Antes de acostarme vi el otro día en la televisión -concretamente en el canal Cuatro- un programejo infecto llamado After hours, cuyo asunto no era otro sino mostrar aberraciones sexuales al modo risueño o buenrrollista. Aparecía un tipo tumbado en una camilla al que una tipa disfrazada de enfermera grotesca le había pinzado las tetillas e introducido un catéter por el pene (en el colmo de la hipocresía, las imágenes de su pene sondado aparecían parcialmente veladas). El presentador del programejo infecto entrevistaba al tipo, con el mismo didactismo desenfadado con que -por ejemplo- en un programa de floricultura se podría entrevistar a una señora amante de la jardinería: el tipo nos desvelaba que tales prácticas monstruosas le proporcionaban inmenso placer, y el presentador inquiría particularidades sórdidas, mientras la tipa disfrazada de enfermera proseguía sus manipulaciones genitales ante el escrutinio de la cámara. Luego el programejo proseguía su itinerario -al parecer se trataba de mostrar las perversiones sexuales más abracadabrantes, para ilustrar a la audiencia-, en busca de otros pobres desgraciados que alcanzasen el orgasmo mediante procedimientos similares.
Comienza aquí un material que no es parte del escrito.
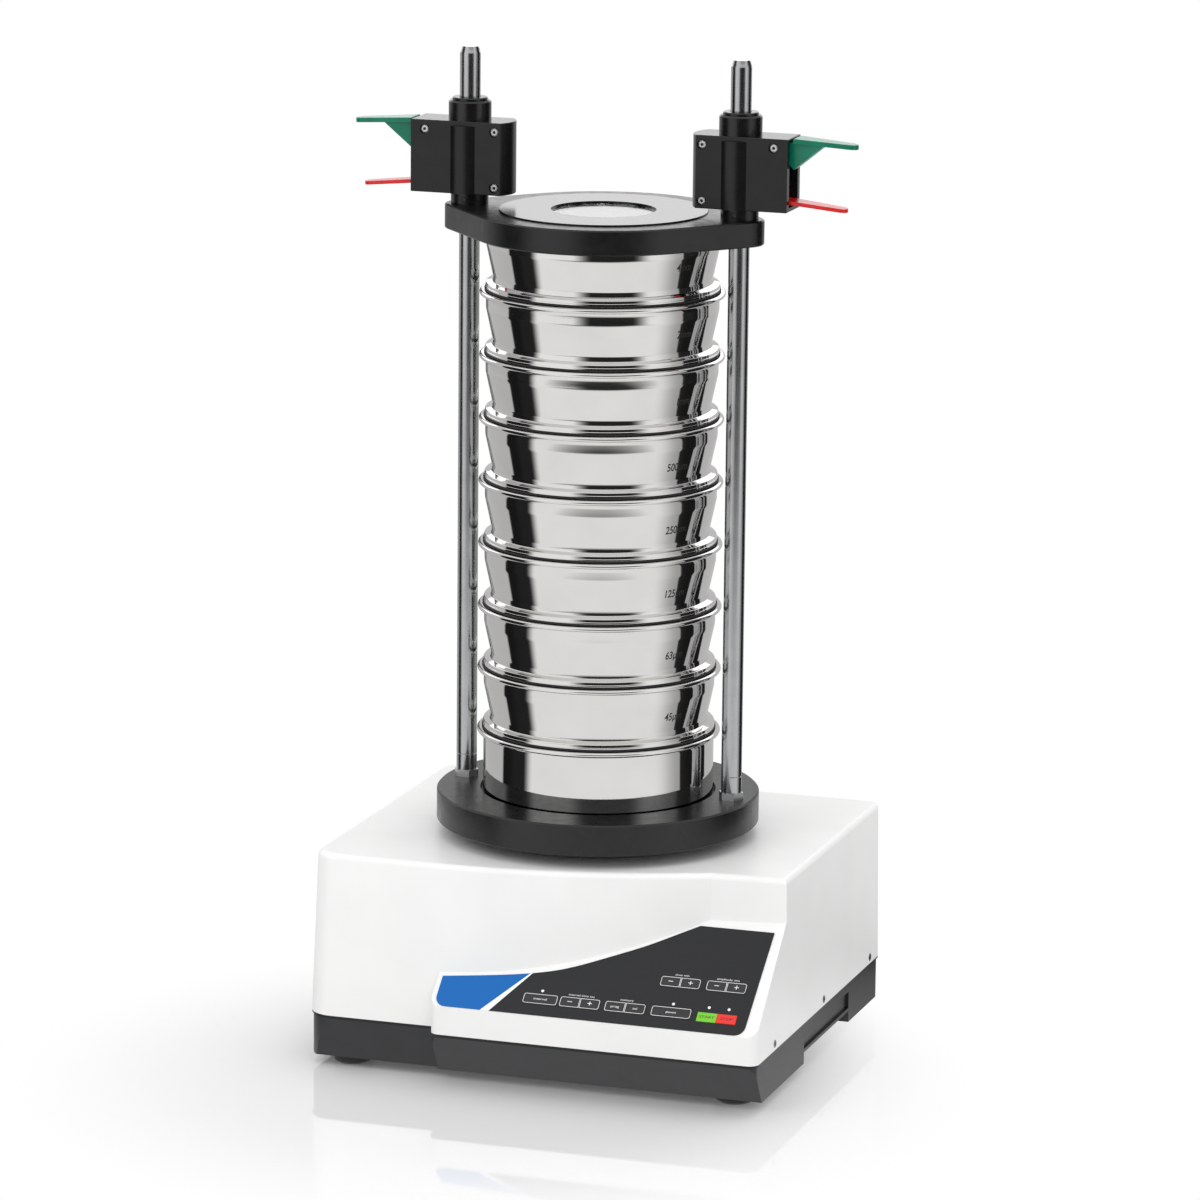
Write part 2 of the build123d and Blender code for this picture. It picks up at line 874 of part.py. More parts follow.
def rim_points(z):
    """Upper and outer part of the rolled rim, from the inside, clockwise."""
    inner = wall_radius - sheet
    curl = rim_radius - rim_curl
    return [
        (inner, z + rim_half),
        (curl, z + rim_half),
        (rim_radius - rim_bevel, z + rim_half - rim_bevel),
        (rim_radius, z + rim_half - rim_curl),
        (rim_radius, z - rim_half + rim_curl),
        (rim_radius - rim_bevel, z - rim_half + rim_bevel),
        (curl, z - rim_half),
        (wall_radius + rim_root, z - rim_half),
        (wall_radius, z - rim_half - rim_root),
    ]


def make_pan():
    """Straight-walled collecting pan with the same rim as the sieves."""
    inner = wall_radius - sheet
    points = rim_points(pan_rim_z) + [
        (wall_radius, pan_bottom + pan_bend),
        (wall_radius - pan_bend, pan_bottom),
        (0, pan_bottom),
        (0, pan_bottom + sheet),
        (inner - pan_bend, pan_bottom + sheet),
        (inner, pan_bottom + sheet + pan_bend),
    ]
    return turned(points, 0, stack_y)


def make_sieve(z):
    """Sieve frame: rolled rim, drawn wall, shoulder that sits on the next rim, skirt."""
    inner = wall_radius - sheet
    skirt_inner = skirt_radius - skirt_wall
    fold = neck_radius + mesh_fold
    fold_low = mesh_z - mesh_fold_height
    groove_top = mesh_z + mesh_thickness
    profile = [
        (wall_radius, -wall_straight),
        (neck_radius, neck_z),
        (neck_radius, neck_z - neck_land),
        (shoulder_radius - shoulder_bevel, shoulder_top),
        (shoulder_radius, shoulder_top - shoulder_bevel),
        (shoulder_radius, shoulder_bottom + shoulder_radius - seal_radius),
        (seal_radius, shoulder_bottom),
        (seal_radius, seat_z),
        (skirt_radius, seat_z),
        (skirt_radius, skirt_bottom + skirt_tip_height),
        (skirt_radius - skirt_tip, skirt_bottom),
        (skirt_inner, skirt_bottom),
        (skirt_inner, fold_low - mesh_fold_slope),
        (fold, fold_low),
        (fold, mesh_z),
        (mesh_radius, mesh_z),
        (mesh_radius, groove_top),
        (neck_radius - sheet, groove_top),
        (neck_radius - sheet, neck_z),
        (inner, -wall_straight),
    ]
    points = rim_points(z) + [(r, z + h) for r, h in profile]
    return turned(points, 0, stack_y)


def make_mesh(z):
    return rod(0, stack_y, z + mesh_z, z + mesh_z + mesh_thickness, mesh_radius)


def lid_outline(body_radius, ear_radius):
    """Circle and two ears joined by straight tangents."""
    angle = math.acos((body_radius - ear_radius) / rod_x)
    nx = math.cos(angle)
    ny = math.sin(angle)
    shape = Circle(body_radius)
    for side in (-1, 1):
        ear = (side * rod_x, 0)
        points = []
        for sign in (1, -1):
            points.append((side * body_radius * nx, sign * body_radius * ny))
        for sign in (-1, 1):
            points.append((ear[0] + side * ear_radius * nx, sign * ear_radius * ny))
        shape += make_face(Polyline(*points, close=True))
        shape += Pos(*ear) * Circle(ear_radius)
    return Pos(0, stack_y) * shape


def make_lid():
    """Bridge-shaped lid with a recess for the top rim and a stepped window opening."""
    lid = Pos(0, 0, lid_bottom) * extrude(lid_outline(lid_radius, lid_ear_radius), amount=lid_thickness)
    edges = lid.faces().sort_by(Axis.Z)[-1].edges() + lid.faces().sort_by(Axis.Z)[0].edges()
    lid = chamfer(edges, lid_edge)
    lid -= rod(0, stack_y, lid_bottom - over, top_rim_z, lid_recess_radius)
    seat = lid_top + window_raise - window_thickness
    lid -= rod(0, stack_y, seat, lid_top + over, window_radius + window_gap)
    lid -= rod(0, stack_y, lid_bottom, lid_top, window_seat_radius)
    for side in (-1, 1):
        lid -= rod(side * rod_x, stack_y, lid_bottom - over, lid_top + over, rod_radius + lid_rod_gap)
    return lid


def make_window():
    """Clear disc with a shallow dish in the middle."""
    top = lid_top + window_raise
    low = top - window_thickness
    points = [
        (0, low),
        (window_radius, low),
        (window_radius, top - window_edge),
        (window_radius - window_edge, top),
        (dish_radius, top),
        (dish_radius, top - dish_depth),
        (0, top - dish_depth),
    ]
    return turned(points, 0, stack_y)


def clamp_place(side):
    """Frame of one clamp: x outward from the rod, origin on the rod at the housing's underside."""
    turn = 0 if side > 0 else 180
    return Pos(side * rod_x, stack_y, clamp_bottom) * Rot(0, 0, turn)


def make_clamp_housing(side):
    """Clamp block: rounded nose, barrel around the rod, slot for the levers."""
    depth = clamp_half_depth
    nose = ThreePointArc((-clamp_inner, -depth), (-clamp_inner - clamp_nose, 0), (-clamp_inner, depth))
    nose += Polyline((-clamp_inner, depth), (clamp_outer, depth), (clamp_outer, -depth), (-clamp_inner, -depth))
    block = extrude(make_face(nose), amount=clamp_height)
    block = chamfer(block.edges().filter_by(Axis.Z, reverse=True), clamp_edge)
    barrel_height = clamp_height - barrel_gap
    block += Pos(0, 0, barrel_height / 2) * Cylinder(barrel_radius, barrel_height)
    block -= Pos(0, 0, clamp_height / 2) * Cylinder(sleeve_radius, clamp_height + 2 * over)
    wide = 2 * slot_half_width
    high = clamp_height - slot_floor - slot_roof
    slot = Box(slot_depth + over, wide, high)
    block -= Pos(clamp_outer + (over - slot_depth) / 2, 0, slot_floor + high / 2) * slot
    for x, z in screw_places():
        well = Pos(x, -depth + clamp_screw_sink / 2, z) * Rot(90, 0, 0)
        block -= well * Cylinder(clamp_screw_well, clamp_screw_sink)
        shank = Pos(x, -depth + clamp_screw_length / 2, z) * Rot(90, 0, 0)
        if x < 0:
            block -= shank * Cylinder(clamp_screw_shank, clamp_screw_length)
    for x, z in pin_places():
        block -= Pos(x, 0, z) * Rot(90, 0, 0) * Cylinder(pin_radius, 2 * pin_half)
    if side < 0:
        block = mirror(block, Plane.XZ)
    return clamp_place(side) * block


def screw_places():
    """Screws on the front face: one outside, two inside."""
    high = clamp_height - screw_high
    return [(screw_outer, high), (screw_inner, high), (screw_inner, screw_low)]


def pin_places():
    return [(screw_outer, clamp_height - screw_high), (release_pin_out, release_pin_up)]


def make_clamp_screws():
    """Button-head socket screws; the outer ones close the end of a lever pin."""
    screws = []
    depth = clamp_half_depth
    head = [
        (0, clamp_socket_floor),
        (clamp_socket_radius, clamp_socket_floor),
        (clamp_socket_radius, clamp_screw_head),
        (clamp_screw_radius - clamp_screw_crown, clamp_screw_head),
        (clamp_screw_radius, clamp_screw_head - clamp_screw_slope),
        (clamp_screw_radius, 0),
    ]
    shank_end = clamp_screw_sink - clamp_screw_length
    shank = [(clamp_screw_shank, 0), (clamp_screw_shank, shank_end), (0, shank_end)]
    for side in (-1, 1):
        for x, z in screw_places():
            points = head + (shank if x < 0 else [(0, 0)])
            place = Pos(side * (rod_x + x), stack_y - depth + clamp_screw_sink, clamp_bottom + z)
            screws.append(place * Rot(90, 0, 0) * turned(points))
    return screws


def make_lever_pins():
    pins = []
    for side in (-1, 1):
        for x, z in pin_places():
            place = Pos(side * (rod_x + x), stack_y, clamp_bottom + z)
            pins.append(place * Rot(90, 0, 0) * Cylinder(pin_radius, 2 * pin_half))
    return pins


def make_sleeves():
    """Guide sleeves: a wide lower collar on the lid's ear and a tube through the clamp block."""
    points = [
        (sleeve_bore, lid_top),
        (sleeve_collar_radius, lid_top),
        (sleeve_collar_radius, clamp_bottom),
        (sleeve_radius, clamp_bottom),
        (sleeve_radius, clamp_top),
        (sleeve_bore, clamp_top),
    ]
    return [turned(points, side * rod_x, stack_y) for side in (-1, 1)]


def make_collars():
    """Top collars with a chamfer and a raised inner lip."""
    top = clamp_top + collar_height
    points = [
        (sleeve_bore, clamp_top),
        (collar_radius, clamp_top),
        (collar_radius, top - collar_lip - collar_chamfer),
        (collar_radius - collar_chamfer, top - collar_lip),
        (collar_lip_radius, top - collar_lip),
        (collar_lip_radius, top - collar_lip_edge),
        (collar_lip_radius - collar_lip_edge, top),
        (sleeve_bore, top),
    ]
    return [turned(points, side * rod_x, stack_y) for side in (-1, 1)]


def lever_plan(root, tip, half_width, tip_radius):
    """Blade in plan, outward along x, with a rounded narrower tip."""
    shoulder = tip - tip_radius
    blade = make_face(Polyline(
        (root, -half_width),
        (shoulder, -tip_radius),
        (shoulder, tip_radius),
        (root, half_width),
        close=True,
    ))
    return blade + Pos(shoulder, 0) * Circle(tip_radius)


def make_clamp_lever(side):
    """Green lever: blade on top, web below, hub on its pin."""
    pin_z = clamp_height - screw_high
    root_z = clamp_height - lever_plate_low
    plan = lever_plan(0, lever_reach, lever_half_width, lever_tip_radius)
    blade = extrude(plan, amount=lever_plate)
    blade = fillet(blade.faces().sort_by(Axis.Z)[-1].edges(), lever_edge)
    lever = Pos(lever_root_out, 0, root_z) * Rot(0, lever_tilt, 0) * blade
    under = root_z + web_overlap
    hub_half = lever_hub - web_hub_inset
    web = make_face(Plane.XZ * Polyline(
        (screw_outer, pin_z + hub_half),
        (lever_root_out, root_z),
        (lever_root_out + web_root, under),
        (lever_root_out + web_reach, under - web_reach * math.tan(math.radians(lever_tilt))),
        (lever_root_out, clamp_height - web_drop),
        (screw_outer, pin_z - hub_half),
        close=True,
    ))
    lever += extrude(web, amount=web_half_width, both=True)
    hub_width = 2 * (slot_half_width - lever_side_gap)
    place = Pos(screw_outer, 0, pin_z) * Rot(90, 0, 0)
    lever += place * Cylinder(lever_hub, hub_width)
    lever -= place * Cylinder(pin_radius + pin_gap, hub_width + 2 * over)
    return clamp_place(side) * lever


def make_release_lever(side):
    """Red lever: thin sloping blade with a hub on its pin."""
    plan = lever_plan(0, release_reach, release_half_width, release_tip_radius)
    blade = extrude(plan, amount=release_plate)
    blade = fillet(blade.faces().sort_by(Axis.Z)[-1].edges(), release_edge)
    lever = Pos(0, 0, -release_plate / 2) * blade
    hub_width = 2 * (slot_half_width - lever_side_gap)
    lever += Rot(90, 0, 0) * Cylinder(release_hub, hub_width)
    lever -= Rot(90, 0, 0) * Cylinder(pin_radius + pin_gap, hub_width + 2 * over)
    return clamp_place(side) * Pos(release_pin_out, 0, release_pin_up) * Rot(0, release_tilt, 0) * lever


def make_board():
    return box(*board_x, *board_y, board_z, board_z + board_thickness)


def save(node, shape):
    """Write one node; a list of solids becomes a group."""
    if isinstance(shape, (list, tuple)):
        solids = []
        for part in shape:
            solids += part.solids()
    else:
        solids = shape.solids()
    out = solids[0] if len(solids) == 1 else Compound(children=solids)
    out.label = node
    export_step(out, "parts/" + node + ".step")
    print(node, len(solids), out.bounding_box())


save("base_tray", make_tray())
save("housing_shell", make_shell())
save("rubber_feet", make_feet())
save("housing_screws", side_screw_solids())
save("keypad_panel", make_foil())
save("indicator_lamps", make_lamps())
for key_name, key_outline in key_faces().items():
    save(key_name, make_key(key_outline))
power_module, module_mouth = make_power_module()
save("power_inlet", power_module)
save("inlet_pins", make_contacts(module_mouth))
save("mains_switch", make_switch(module_mouth))
save("circuit_board", make_board())
save("magnet_core", make_core())
save("magnet_coil", make_coil())
save("drive_springs", make_springs())
save("armature_plate", make_armature())
save("drive_column", make_column())
save("sieve_plate", make_plate())
save("support_rods", make_rods())
save("rod_nuts", make_rod_nuts())
save("collecting_pan", make_pan())
for number in range(1, sieve_count + 1):
    rim_z = pan_rim_z + (sieve_count + 1 - number) * sieve_pitch
    save("sieve_" + str(number), make_sieve(rim_z))
    save("sieve_mesh_" + str(number), make_mesh(rim_z))
save("lid_plate", make_lid())
save("lid_window", make_window())
save("clamp_sleeves", make_sleeves())
save("clamp_collars", make_collars())
save("clamp_screws", make_clamp_screws())
save("lever_pins", make_lever_pins())
for side_name, side_sign in (("left", -1), ("right", 1)):
    save(side_name + "_clamp_housing", make_clamp_housing(side_sign))
    save(side_name + "_clamp_lever", make_clamp_lever(side_sign))
    save(side_name + "_release_lever", make_release_lever(side_sign))
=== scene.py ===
import math

import bmesh
import bpy
from mathutils import Matrix, Vector


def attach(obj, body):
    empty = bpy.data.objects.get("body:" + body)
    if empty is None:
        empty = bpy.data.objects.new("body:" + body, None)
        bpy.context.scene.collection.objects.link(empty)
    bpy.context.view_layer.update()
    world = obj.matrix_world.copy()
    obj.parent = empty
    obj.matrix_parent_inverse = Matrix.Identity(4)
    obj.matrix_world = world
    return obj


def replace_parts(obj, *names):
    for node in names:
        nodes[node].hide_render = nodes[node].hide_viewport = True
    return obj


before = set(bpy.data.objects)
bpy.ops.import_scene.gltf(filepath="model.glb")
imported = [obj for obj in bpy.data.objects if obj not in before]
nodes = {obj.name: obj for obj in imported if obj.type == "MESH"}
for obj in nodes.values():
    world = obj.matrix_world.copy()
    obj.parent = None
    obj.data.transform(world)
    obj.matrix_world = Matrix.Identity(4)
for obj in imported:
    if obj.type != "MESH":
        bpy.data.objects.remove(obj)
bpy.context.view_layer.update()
scene = bpy.context.scene
MM = 0.001

# Places that the pieces below share, in metres
STACK_Y = 5.0 * MM
ROD_X = 122.3 * MM
SIEVE_COUNT = 8
SIEVE_PITCH = 55.24 * MM
PAN_RIM_Z = 280.0 * MM
SEAT_DOWN = 53.04 * MM
SEAL_RADIUS = 101.35 * MM
SEAL_SECTION = 1.0 * MM
MESH_DOWN = 47.5 * MM
MESH_RADIUS = 97.3 * MM
LID_TOP_Z = 737.12 * MM
CLAMP_BOTTOM_Z = 747.12 * MM
SLEEVE_COLLAR_RADIUS = 16.35 * MM
FOIL_THICKNESS = 0.8 * MM
KEY_RAISE = 0.5 * MM
SLOPE = math.radians(41.48)
SLOPE_TOP = Vector((0.0, -111.5 * MM, 143.6 * MM))
DOWN_SLOPE = Vector((0.0, -math.cos(SLOPE), -math.sin(SLOPE)))
OFF_SLOPE = Vector((0.0, -math.sin(SLOPE), math.cos(SLOPE)))
CAMERA_AZIMUTH = math.radians(18.283)
CAMERA_ELEVATION = math.radians(12.321)
CAMERA_ROLL = math.radians(0.565)
CAMERA_PLACE = (1.68350, -5.08992, 1.56625)
PHOTO_PIXELS = 1200
FOCAL_PIXELS = 6299.924
SENSOR_MM = 36
# Top of the black painted as the shade in the gap at the shell's foot; the rebate itself ends 1.4 mm
# lower
PAINTED_GAP_SHADE_TOP_Z = 46.9 * MM
SIDE_SCREW_X = 208.36 * MM
SIDE_SCREW_Z = 52.5 * MM
SIDE_SCREW_Y = (-138.0 * MM, 9.5 * MM, 155.0 * MM)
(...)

El programejo infecto forma parte, al parecer, de una serie en la que se van exponiendo todo tipo de aberraciones sexuales como quien explica recetas culinarias; y en otros canales no faltan, al parecer, programejos del mismo tenor que compiten con este que yo vi, incrédulo de que puedan emitirse impunemente tales bazofias cochambrosas en canales que operan con licencia administrativa.
Lo más desasosegante del programejo infecto no era, sin embargo, el asunto que trataba (otro día, me comenta un amigo, se dedicaron a encomiar los presuntos gozos del intercambio de parejas), sino el intento de mostrar tal asunto como algo cotidiano, plenamente normal y aceptable. Las cloacas del alma humana, que tienen su desagüe en la sexualidad pervertida, siempre han estado ahí, confinadas en las mazmorras de la clandestinidad; la novedad consiste en sacarlas de su encierro sombrío, para mostrarlas con delectación morbosa, en su exhaustivo repertorio de inmundicia y bestialidad, como si tal cosa. Pero sacar a flote tales cloacas, exponiéndolas a la curiosidad pública como si fuesen aspectos naturales de la conducta humana, tiene un precio muy costoso: es como liberar un demonio que permanecía encadenado; y los demonios, una vez sueltos, son una marea negra que anega las conciencias, un cuchillo que apuñala las sensibilidades, un microbio que infecta los sueños. Y las conciencias anegadas, las sensibilidades acuchilladas, los sueños infectados engendran monstruos que, para ser aplacados, exigen su ración diaria de alimento; ración que, cada día que pasa, se incrementa, hasta acabar engullendo a quien los cobija.
Yo no veo apenas la televisión (y creo que exagero, pues no la veo nada), con lo que ignoro si existen muchos programejos como este execrable After hours en la actual parrilla televisiva. Sí veo, en cambio, mucho cine; y sé que este demonio se ha liberado y campa por doquier, cada vez más presente en películas que brindan alimento a nuestra conciencia enfangada, a nuestra sensibilidad acuchillada, a nuestros sueños purulentos. A veces estas películas no disimulan su propósito depravado y se limitan a mostrar mutilaciones con regodeo nihilista (la celebérrima Hostel podría ser un ejemplo canónico); otras veces disfrazan sus intenciones con una narrativa de vanguardia, con lucubraciones aparentemente sesudas, con un estilo propio de lo que antaño se llamaba cine de arte y ensayo, como si sus creadores pretendieran excusar sus excesos con la coartada de una brumosa denuncia: Funny games, de Michael Hanecke; Irreversible, de Gaspar Noé; Martyrs, de Pascal Laugier; Anticristo, de Lars Von Trier; A serbian film, de Srdjan Spasojevic, son exponentes de este cine al que me refiero, cada vez más frecuente, cada vez más brutal y descarnado en su exposición de cloacas infernales, en donde el horror de las imágenes (un horror que petrifica, como la contemplación de la Gorgona) se mezcla, en amalgama execrable, con la pornografía más extrema. Es un cine infiernado que, a la vez que acuchilla nuestra sensibilidad, la curte y embota, preparándola para el envite final, cuando ese infierno que se atreve a nombrar se enseñoree de nuestras vidas; exactamente igual que hacen -en otro plano más pedestre y cotidiano- programejos como ese infecto After hours al que antes me refería. Se ha liberado un demonio que ya nunca podremos encadenar; y su aliento criminal ya nos corroe, lenta e inexorablemente.